= 1972 Taroom explosion =

1972 explosion of ammonium nitrate in Taroom, Australia

The 1972 Taroom explosion occurred after a truck carrying ammonium nitrate, an explosive and fertilizer, caught fire on 30 August 1972 near Taroom, Central Queensland, Australia. The explosion, on the Fitzroy Developmental Road near Stonecroft Station, 90 kilometres north-west of Taroom, killed three men.

==Summary==
Ronald Holzberger, a 25-year-old truck driver, had left East Botany on 28 August 1972 with a 21 tonne (23 tons) load of Nitropril, Imperial Chemical Industries' brand of a porous type of ammonium nitrate. Used extensively as an explosive in open-cut mining, the load was destined for the Goonyella coalfields.

His younger brother Bill Holzberger was driving another truck, loaded with 11 tonnes (12 tons) of the same chemical.

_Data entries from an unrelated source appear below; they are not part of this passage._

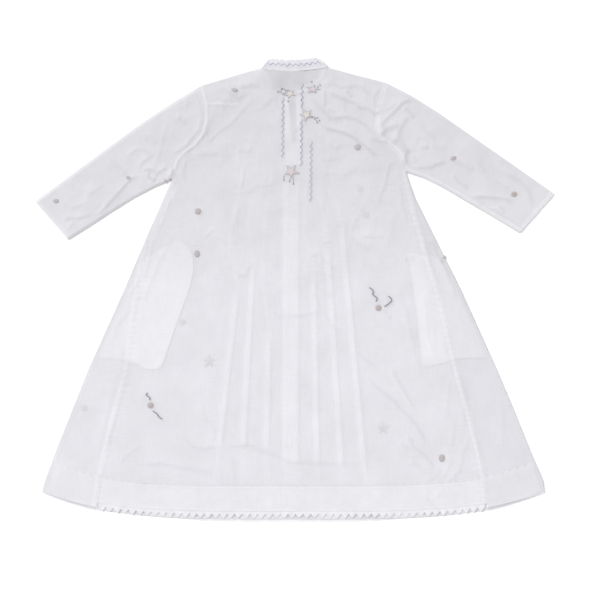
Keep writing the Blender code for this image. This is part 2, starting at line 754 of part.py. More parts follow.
def band_strip(line, leans, depth):
    """Stations along a seam line: the seam's points and the free edge's, with scallops.

    leans holds the band's directions at even steps along the line.
    """
    along = lengths_along(line)
    count = int(along[-1] / SCALLOP_PITCH * STATIONS_A_SCALLOP)
    even = np.linspace(0, along[-1], count)
    seam = np.stack([np.interp(even, along, line[:, i]) for i in (0, 1)], axis=1)
    steps = np.linspace(0, along[-1], len(leans))
    lift = np.stack([np.interp(even, steps, np.array(leans)[:, i]) for i in (0, 1)], axis=1)
    lift /= np.hypot(*lift.T)[:, None]
    free = seam + lift * (depth + scallop(even))[:, None]
    return seam + lift * SLANTED_SEAM_GAP, free


def add_turn(outer, inner, edge, side, radius):
    """The band's turn at one side of the neck, from one layer to the other."""
    for angle in COLLAR_TURN_ANGLES * -side:
        for rows, reach in ((outer, radius), (inner, radius - WALL)):
            x = edge[:, 0] - side * radius + side * reach * np.cos(angle)
            rows.append(place(x, edge[:, 1], radius + reach * np.sin(angle)))


def make_collar(dress, back_top, front_top, left_columns, material):
    """The stand collar: one band, its back half on top and its front halves under the back."""
    left, right = BACK_NECK[0].x + COLLAR_END_INSET, BACK_NECK[-1].x - COLLAR_END_INSET
    front_left, front_right = front_top[:left_columns], front_top[left_columns:]
    outer, inner = [], []

    def add(strip, outer_z, inner_z):
        for s, f in zip(*strip):
            outer.append(place([s[0], f[0]], [s[1], f[1]], outer_z))
            inner.append(place([s[0], f[0]], [s[1], f[1]], inner_z))

    high = BACK_LAYER_Z + WALL
    trim = COLLAR_TURN_STATIONS
    line = cut_line(front_left, left, front_left[-1, 0])[::-1]
    strip = band_strip(line, FRONT_LEFT_LEANS, COLLAR_DEPTH)
    add([part[:-trim] for part in strip], 0.0, WALL)
    strip = band_strip(cut_line(back_top, left, right), BACK_LEANS, BACK_COLLAR_DEPTH)
    add_turn(outer, inner, np.array([part[0] for part in strip]), -1, high / 2)
    add([part[trim:-trim] for part in strip], high, high - WALL)
    add_turn(outer, inner, np.array([part[-1] for part in strip]), 1, high / 2)
    line = cut_line(front_right, front_right[0, 0], right)
    strip = band_strip(line, FRONT_RIGHT_LEANS, COLLAR_DEPTH)
    add([part[::-1][trim:] for part in strip], 0.0, WALL)
    wall_between(dress, "collar_stand", np.array(outer), np.array(inner), material)


def make_placket(dress, material):
    """The strip that faces the front slit, open down the middle as far as the slit."""
    middle, top, low = sum(SLIT_EDGES) / 2, PLACKET_TOP_DOWN, PLACKET_END_DOWN
    left, right = middle - PLACKET_HALF_WIDTH, middle + PLACKET_HALF_WIDTH
    slit = np.linspace(SLIT_END_DOWN, top, 6)
    outline = [(left, top), (left, low), (right, low), (right, top)]
    outline += [(middle + slit_half_width(down), down) for down in slit[::-1]]
    outline += [(middle - slit_half_width(down), down) for down in slit]
    flat_piece(dress, "front_placket", outline, INNER_PIECE_Z, material)


def toothed_edge(x_from, x_to, line, depth):
    """A zigzag between two x: from the given line out to depth beyond it and back."""
    teeth = int(round((x_to - x_from) / TOOTH_PITCH))
    x = np.linspace(x_from, x_to, 2 * teeth + 1)
    out = (np.arange(len(x)) % 2) * depth
    return [(a, float(line(a)) + b) for a, b in zip(x, out)]


def make_back_facing(dress, material):
    """The facing inside the back hem, with a row of teeth that hang below the hem."""

    def hem(x):
        return hem_down(x, BACK_HEM_DOWN, BACK_HEM_LIFT)

    low, high = BACK_FACING_LOW_DOWN, BACK_FACING_TOP_DOWN
    left = x_at(BACK_LEFT_SEAM, low) + BACK_FACING_INSET
    right = x_at(BACK_RIGHT_SEAM, low) - BACK_FACING_INSET
    left_top = x_at(BACK_LEFT_SEAM, high) + BACK_FACING_INSET
    right_top = x_at(BACK_RIGHT_SEAM, high) - BACK_FACING_INSET
    teeth = toothed_edge(left, right, lambda x: hem(x) + TOOTH_BAND, TOOTH_DEPTH)
    top_x = np.linspace(right_top, left_top, FACING_STATIONS)
    top = [(x, float(hem(x)) - BACK_FACING_DEPTH) for x in top_x]
    flat_piece(dress, "back_hem_facing", teeth + top, BACK_FACING_Z, material)


def make_front_facing(dress, material):
    """The facing inside the front and gore hem, its upper edge cut in a zigzag."""

    def hem(x):
        return hem_down(x, FRONT_HEM_DOWN, FRONT_HEM_LIFT)

    low, high = FRONT_FACING_LOW_DOWN, FRONT_FACING_TOP_DOWN
    left = x_at(LEFT_SIDE, low) + FRONT_FACING_INSET
    right = x_at(RIGHT_SIDE, low) - FRONT_FACING_INSET
    left_top = x_at(LEFT_SIDE, high) + FRONT_FACING_INSET
    right_top = x_at(RIGHT_SIDE, high) - FRONT_FACING_INSET
    zigzag = toothed_edge(
        left_top, right_top, lambda x: hem(x) - FRONT_FACING_DEPTH, -ZIGZAG_DEPTH
    )
    low_x = np.linspace(right, left, 2 * FACING_STATIONS)
    lower = [(x, float(hem(x)) - FRONT_FACING_CLEAR) for x in low_x]
    flat_piece(dress, "front_hem_facing", zigzag + lower, INNER_PIECE_Z, material)


def build():
    """Makes every piece of the dress."""
    dress = start_scene()
    voile = cloth("white_voile", (0.80, 0.80, 0.84), 0.9)
    facing = cloth("white_facing", (0.86, 0.86, 0.90), 0.9)
    collar = cloth("white_collar", (0.86, 0.87, 0.92), 0.85)
    back_top = make_back_panel(dress, voile)
    front_top, left_columns = make_front_panel(dress, voile)
    left_row = ARMHOLE_ROWS + UPPER_SIDE_ROWS - 1
    make_gore(dress, "gore_left", LEFT_SIDE, BACK_LEFT_SEAM, FRONT_LEFT_SEAM, left_row, voile)
    make_gore(
        dress, "gore_right", RIGHT_SIDE, BACK_RIGHT_SEAM, FRONT_RIGHT_SEAM, ARMHOLE_ROWS, voile
    )
    make_sleeve(dress, "sleeve_left", LEFT_ARMHOLE, LEFT_CUFF, LEFT_SLEEVE_BOW, voile)
    make_sleeve(dress, "sleeve_right", RIGHT_ARMHOLE, RIGHT_CUFF, RIGHT_SLEEVE_BOW, voile)
    make_collar(dress, back_top, front_top, left_columns, collar)
    make_placket(dress, facing)
    flat_piece(dress, "pocket_bag_left", LEFT_POCKET, INNER_PIECE_Z, facing)
    flat_piece(dress, "pocket_bag_right", RIGHT_POCKET, INNER_PIECE_Z, facing)
    make_back_facing(dress, facing)
    make_front_facing(dress, facing)


build()
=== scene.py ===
"""Embroidered cotton voile dress, laid flat on a pale table with its back up.

Metres, +Z up, collar towards +Y. A place on the dress is given by x, the distance to
the right of the middle line, and down, the distance below the top of the collar.
"""
from collections import namedtuple

import bpy
import numpy as np
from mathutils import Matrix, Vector


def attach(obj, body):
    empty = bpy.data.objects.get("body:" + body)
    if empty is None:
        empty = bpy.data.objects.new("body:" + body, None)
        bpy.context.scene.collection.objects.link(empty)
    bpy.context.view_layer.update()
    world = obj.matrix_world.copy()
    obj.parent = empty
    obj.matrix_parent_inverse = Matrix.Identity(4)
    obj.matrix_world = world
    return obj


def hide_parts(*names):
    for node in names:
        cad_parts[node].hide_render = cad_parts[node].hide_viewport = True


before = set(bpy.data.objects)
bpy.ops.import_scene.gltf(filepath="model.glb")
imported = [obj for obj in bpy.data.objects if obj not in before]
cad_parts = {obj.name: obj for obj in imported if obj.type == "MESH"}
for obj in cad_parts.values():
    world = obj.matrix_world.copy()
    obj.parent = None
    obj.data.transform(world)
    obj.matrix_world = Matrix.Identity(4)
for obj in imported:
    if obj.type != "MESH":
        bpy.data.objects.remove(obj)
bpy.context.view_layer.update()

# ---------------------------------------------------------------------------
# The table: a board painted matt white, with one broad soft lamp to the upper
# left and pale walls all round. The camera hangs straight above the dress.

TABLE_SIZE = 30.0
LAMP_STRENGTH = 2.7
LAMP_WIDTH_ANGLE = 0.75
LAMP_TOWARDS = (0.62, -0.55, -0.66)
ROOM_STRENGTH = 0.74
CAMERA_LENS_MM = 85.0
CAMERA_SENSOR_MM = 36.0
CAMERA_OVER = (0.009, -0.0205)
FRAME_WIDTH = 1.2
DRESS_MIDDLE_Z = 0.003


def linear(hex_colour):
    """An sRGB hex colour as linear red, green, blue and a full alpha."""
    values = np.array([int(hex_colour[i : i + 2], 16) for i in (0, 2, 4)]) / 255
    curve = np.where(values <= 0.04045, values / 12.92, ((values + 0.055) / 1.055) ** 2.4)
    return (*curve.tolist(), 1.0)


def add_node(tree, kind, inputs=None, **settings):
    """A node with its settings, each input set to a value or linked to a socket."""
    node = tree.nodes.new("ShaderNode" + kind)
    for name, value in settings.items():
        setattr(node, name, value)
    for name, value in (inputs or {}).items():
        if isinstance(value, bpy.types.NodeSocket):
            tree.links.new(value, node.inputs[name])
        else:
            node.inputs[name].default_value = value
    return node


def start_material(name):
    """A new material with its node tree and its shader."""
    material = bpy.data.materials.new(name)
    material.use_nodes = True
    return material, material.node_tree, material.node_tree.nodes["Principled BSDF"]


def finish_shader(tree, shader, colour, relief, numbers):
    """The shader takes its colour and its relief from two sockets, and its other numbers."""
    tree.links.new(colour, shader.inputs["Base Color"])
    tree.links.new(relief.outputs["Normal"], shader.inputs["Normal"])
    for name, value in numbers.items():
        shader.inputs[name].default_value = value


def grid_cells(number):
    """Corner numbers of each cell between the neighbouring rows and columns of a grid."""
    corners = [number[:, :-1, :-1], number[:, 1:, :-1], number[:, 1:, 1:], number[:, :-1, 1:]]
    return np.stack(corners, axis=-1)


def lengths_along(line):
    """The distance of each point from the first, summed along the line."""
    steps = np.linalg.norm(np.diff(line, axis=-2), axis=-1)
    return np.concatenate([np.zeros(steps.shape[:-1] + (1,)), np.cumsum(steps, axis=-1)], axis=-1)


def cloth_coordinates(stack, closed):
    """UV in metres: x and y on a flat piece, along and round on a tube."""
    if not closed:
        return stack[..., :2]
    along = lengths_along(stack.mean(axis=2))
    ring = np.concatenate([stack, stack[:, :, :1]], axis=2)
    turned = lengths_along(ring).mean(axis=1)
    return np.stack(np.broadcast_arrays(along[:, :, None], turned[:, None, :]), axis=-1)


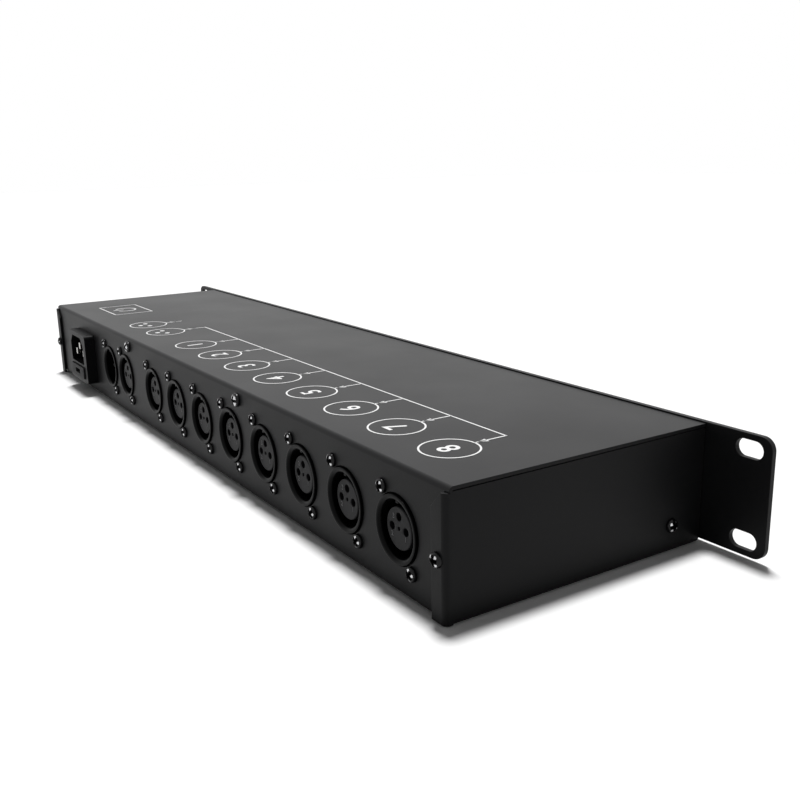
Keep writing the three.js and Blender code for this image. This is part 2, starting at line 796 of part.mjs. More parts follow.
// Power rocker: a frame snapped into the front panel and a lid that tips about its pins
function rockerFrameSolid() {
  const frontY = panelFrontY - rocker.frameProud;
  const backY = panelFrontY + rocker.frameDepth;
  const lipWidth = frameBodyWidth + 2 * rocker.frameLip;
  const lipHeight = frameBodyHeight + 2 * rocker.frameLip;
  const lipShape = roundedRectangle(rockerX, panelCentreZ, lipWidth, lipHeight, rocker.frameCorner);
  const lip = extrudeAlongY(lipShape, frontY, panelFrontY - seatGap);
  const bodyShape = roundedRectangle(
    rockerX,
    panelCentreZ,
    frameBodyWidth,
    frameBodyHeight,
    rocker.frameCorner,
  );
  const body = extrudeAlongY(bodyShape, frontY + overrun, backY);
  const window = block(
    rockerX - windowWidth / 2,
    rockerX + windowWidth / 2,
    frontY - overrun,
    backY - rocker.frameWall,
    panelCentreZ - windowHeight / 2,
    panelCentreZ + windowHeight / 2,
  );
  const pinReach = rocker.lidWidth / 2 + rocker.pinReach;
  const pinHole = rodAlongX(
    rocker.pinDiameter + fitGap,
    pivotY,
    panelCentreZ,
    rockerX - pinReach,
    rockerX + pinReach,
  );
  return cutAll(lip.add(body), [window, pinHole]);
}

// The lid's outline is drawn about its pins, with -Y outwards
function rockerLidSolid() {
  const { halfLength, faceAtCentre, faceAtEnd, bodyRadius, lidWidth } = rocker;
  const outline = new THREE.Shape();
  outline.moveTo(-faceAtEnd, -halfLength);
  outline.lineTo(-faceAtCentre, 0);
  outline.lineTo(-faceAtEnd, halfLength);
  outline.lineTo(-faceAtEnd + faceAtCentre / 2, halfLength);
  outline.lineTo(0, bodyRadius);
  outline.absarc(0, 0, bodyRadius, Math.PI / 2, -Math.PI / 2, true);
  outline.lineTo(-faceAtEnd + faceAtCentre / 2, -halfLength);
  const lid = extrudeAlongX(outline, -lidWidth / 2, lidWidth / 2);
  const pinReach = lidWidth / 2 + rocker.pinReach - fitGap;
  return lid.add(rodAlongX(rocker.pinDiameter, 0, 0, -pinReach, pinReach));
}

// Inside the case
function connectorBoardSolid() {
  const places = connectors.map(({ x }) => x);
  return block(
    Math.min(...places) - board.sideMargin,
    Math.max(...places) + board.sideMargin,
    boardFaceY - board.thickness,
    boardFaceY,
    board.bottom,
    lidUndersideZ - fitGap - bracket.thickness - fitGap,
  );
}

function boardBracketSolid() {
  const frontY = rearInnerY - fitGap;
  const backY = boardFaceY - board.thickness;
  const topZ = lidUndersideZ - fitGap;
  const legBottomZ = xlrZ + xlrFlangeHeight / 2 + fitGap;
  const profile = new THREE.Shape();
  profile.moveTo(frontY, legBottomZ);
  profile.lineTo(frontY, topZ);
  profile.lineTo(backY, topZ);
  profile.lineTo(backY, topZ - bracket.thickness);
  profile.lineTo(frontY - bracket.thickness, topZ - bracket.thickness);
  profile.lineTo(frontY - bracket.thickness, legBottomZ);
  const [left, right] = bracketScrewPlaces;
  const strip = extrudeAlongX(profile, left.x - bracket.overhang, right.x + bracket.overhang);
  const holeDiameter = largeScrew.shankDiameter + 2 * seatGap;
  const holeBackY = frontY - bracket.thickness - overrun;
  const holes = bracketScrewPlaces.map(({ x }) =>
    rodAlongY(holeDiameter, x, bracketScrewZ, holeBackY, frontY + overrun));
  return cutAll(strip, holes);
}

function powerSupplySolid() {
  const left = inletX - supply.width / 2;
  const right = inletX + supply.width / 2;
  const front = panelRearY + supply.setback;
  const rear = front + supply.depth;
  const middleY = (front + rear) / 2;
  const footTop = sheet + fitGap + supply.footHeight;
  const boardTop = footTop + supply.boardThickness;
  const deck = block(left, right, front, rear, footTop, boardTop);
  const embedZ = footTop + supply.boardThickness / 2;
  const feet = [left + supply.footInset, right - supply.footInset].flatMap((x) =>
    [front + supply.footInset, rear - supply.footInset].map((y) =>
      rodAlongZ(supply.footDiameter, x, y, sheet + fitGap, embedZ)));
  const partTop = boardTop + supply.height;
  const coil = block(
    inletX - supply.coilWidth / 2,
    inletX + supply.coilWidth / 2,
    middleY - supply.coilDepth / 2,
    middleY + supply.coilDepth / 2,
    embedZ,
    partTop - supply.partMargin,
  );
  const canX = left + supply.partMargin + supply.canDiameter / 2;
  const can = rodAlongZ(supply.canDiameter, canX, middleY, embedZ, partTop, segments.medium);
  const sinkX = right - supply.partMargin;
  const sink = block(
    sinkX - supply.sinkThickness,
    sinkX,
    front + 2 * supply.footInset,
    rear - 2 * supply.footInset,
    embedZ,
    partTop,
  );
  return joinAll([deck, ...feet, coil, can, sink]);
}

// Assembly
addPiece('top_cover', topCoverSolid(), powderCoat);
addPiece('base_tray', baseTraySolid(), powderCoat);
addPiece('front_panel', frontPanelSolid(), powderCoat);
addPiece('indicator_light_pipe', indicatorSolid(), clearPlastic);
for (const { name, x, male } of connectors) {
  addPiece(`${name}_shell`, shellSolid(x), shellMetal);
  addPiece(`${name}_insert`, male ? maleInsertSolid(x) : femaleInsertSolid(x), insertPlastic);
  for (const place of connectorScrewPlaces(x)) {
    const screw = screwSolid(smallScrew, place.x, place.z, rearOuterY);
    addPiece(`${name}_screw_${place.label}`, screw, screwMetal);
  }
}
for (const { label, x } of bracketScrewPlaces) {
  addPiece(`bracket_screw_${label}`, screwSolid(largeScrew, x, bracketScrewZ, rearOuterY), screwMetal);
}
for (const [label, side] of [['left', -1], ['right', 1]]) {
  const flangeScrew = screwSolid(smallScrew, side * flangeScrewX, flangeScrewZ, flangeOuterY);
  addPiece(`flange_screw_${label}`, flangeScrew, screwMetal);
  const sideScrew = addPiece(`side_screw_${label}`, screwSolid(smallScrew, 0, 0, 0), screwMetal);
  sideScrew.position.set(side * sideOuterX, sideScrewY, sideScrewHeight);
  sideScrew.rotation.z = (-side * Math.PI) / 2;
}
addPiece('inlet_housing', inletHousingSolid(), blackPlastic);
for (const blade of blades) {
  addPiece(blade.name, bladeSolid(blade), contactMetal);
}
addPiece('fuse_drawer', drawerSolid(), blackPlastic);
addPiece('rocker_frame', rockerFrameSolid(), blackPlastic);
const rockerGroup = new THREE.Group();
rockerGroup.position.set(rockerX, pivotY, panelCentreZ);
rockerGroup.rotation.x = rocker.tilt;
splitter.add(rockerGroup);
addPiece('power_rocker', rockerLidSolid(), blackPlastic, rockerGroup);
addPiece('connector_board', connectorBoardSolid(), boardGreen);
addPiece('board_bracket', boardBracketSolid(), zincSteel);
addPiece('power_supply', powerSupplySolid(), zincSteel);

// The bounding box is centred on Y
const bounds = new THREE.Box3().setFromObject(splitter);
splitter.position.y = -(bounds.min.y + bounds.max.y) / 2;

export default splitter;
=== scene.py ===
"""The visible model of a one-unit rack splitter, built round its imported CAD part. Metres, +Z up."""
import json
import logging
import math
from collections.abc import Callable, Iterable, Sequence
from dataclasses import dataclass
from enum import Enum

import bmesh
import bpy
from bmesh.types import BMEdge, BMesh, BMFace, BMVert
from bpy.types import NodeSocket
from mathutils import Matrix, Vector


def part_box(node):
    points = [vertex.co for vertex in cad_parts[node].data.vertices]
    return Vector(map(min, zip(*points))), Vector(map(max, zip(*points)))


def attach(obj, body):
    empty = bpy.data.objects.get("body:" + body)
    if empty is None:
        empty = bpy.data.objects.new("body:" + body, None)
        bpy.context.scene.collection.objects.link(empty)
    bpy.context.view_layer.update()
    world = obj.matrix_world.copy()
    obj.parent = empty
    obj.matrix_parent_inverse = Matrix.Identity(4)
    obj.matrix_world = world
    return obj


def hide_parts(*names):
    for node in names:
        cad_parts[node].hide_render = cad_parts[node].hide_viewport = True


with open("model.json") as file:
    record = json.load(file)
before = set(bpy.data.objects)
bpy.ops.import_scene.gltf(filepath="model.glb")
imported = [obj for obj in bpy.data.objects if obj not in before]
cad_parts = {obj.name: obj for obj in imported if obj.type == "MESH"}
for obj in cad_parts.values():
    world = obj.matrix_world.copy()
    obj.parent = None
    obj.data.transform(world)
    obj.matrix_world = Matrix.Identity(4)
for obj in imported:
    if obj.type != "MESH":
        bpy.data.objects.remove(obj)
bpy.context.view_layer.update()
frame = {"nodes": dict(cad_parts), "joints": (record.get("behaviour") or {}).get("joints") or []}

MM = 0.001
QUARTER = math.pi / 2
GOLDEN_TURN = math.pi * (3 - math.sqrt(5))

# Vertices closer than MERGE are one. A vertex within NEAR of a plane or a circle lies on it, a face
# whose normal has more than FACING along a direction faces it, and a corner's round takes at most
# CORNER_LIMIT of half a side, so that two rounds never meet.
MERGE = 1e-6
NEAR = 0.01 * MM
FACING = 0.99
CORNER_LIMIT = 0.999

# The sheet steel's thickness and its screws' holes, and where a connector's contacts stand.
SHEET = 1.2 * MM
SCREW_HOLE = 1.75 * MM
SCREW_HOLE_SIDES = 20
CONTACT_WAYS = ((1, 0), (0, 1), (-1, 0))

# The greys of a circuit board's pattern, two bricks with mortar between them, and how far a brushed
# grain is drawn out along X.
TRACK_GREYS = {"Color1": 0.2, "Color2": 0.35, "Mortar": 1.0}
BRUSH_STRETCH = (0.04, 1, 1)

log = logging.getLogger("splitter")


class Body(Enum):
    """The bodies that pieces ride on."""

    CASE = "case"
    DRAWER = "drawer"
    ROCKER = "rocker"


class Grain(Enum):
    """The fine surface patterns that a finish can have."""

    POWDER = "powder"
    MOULDED = "moulded"
    BRUSHED = "brushed"
    SPANGLED = "spangled"
    TRACKED = "tracked"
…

However, upon reaching Taroom, the two brothers decided to swap vehicles after Bill Holzberger had complained about his truck becoming difficult to operate due to electrical issues. Bill Holzberger, now driving the heavier load, then continued on ahead of his brother who was now driving behind with the 11 tonne load.

About an hour after continuing the journey, the truck Ronald Holzberger was driving caught fire. He pulled the burning truck over, parked it to the side of the road and salvaged some personal belongings.

Nearby, two brothers from Stonecroft Station, 20-year-old Evan Becker and 18-year-old Douglas Becker, saw the smoke from a distance and rode to the scene on their motorbikes to investigate and to render assistance.

Not realising the danger they were in, the three men were standing near the burning truck when the ammonium nitrate ignited and caused a massive explosion which was heard in the towns of Moura and Theodore where it shook houses.

The blast killed all three men and caused a crater in the road which measured two metres deep, five metres wide and 20 metres long.

The International TranStar truck cab and the trailer were completely destroyed and debris was scattered up to two kilometres away. The explosion also started a bushfire which burnt out over 800 hectares of land.

The deaths of the two brothers in the explosion was yet another hardship for the Becker family. Evan and Douglas Becker's two brothers Russell and Owen had suffered polio as children and their sister Kay had died as a child in 1951 after developing encephalitis.

==Legacy==
On 30 March 2013, a memorial was unveiled and dedicated in a ceremony held at the site of the explosion. It had been erected with the assistance of the Taroom Historical Society and Banana Shire Council and was dedicated by Heather Becker, a liturgical assistant at the Holy Trinity Church in Taroom.

The memorial site includes the truck's bullbar which was recovered 200 metres north of the blast site, which has been cemented in as part of the memorial.

The ceremony was attended by over 100 people including Bill Holzberger and members of the Becker family.

Another ammonium nitrate explosion, very reminiscent of the Taroom incident, occurred on 5 September 2014 at Angellala Creek on the Mitchell Highway near Wyandra, Queensland when another burning truck triggered another massive explosion. Some media reports mentioned the 1972 Taroom incident in their reporting of the 2014 explosion.

Both the Taroom and Wyandra incidents have been referenced by international media when reporting on ammonium nitrate disasters, such as the 2020 Beirut explosion.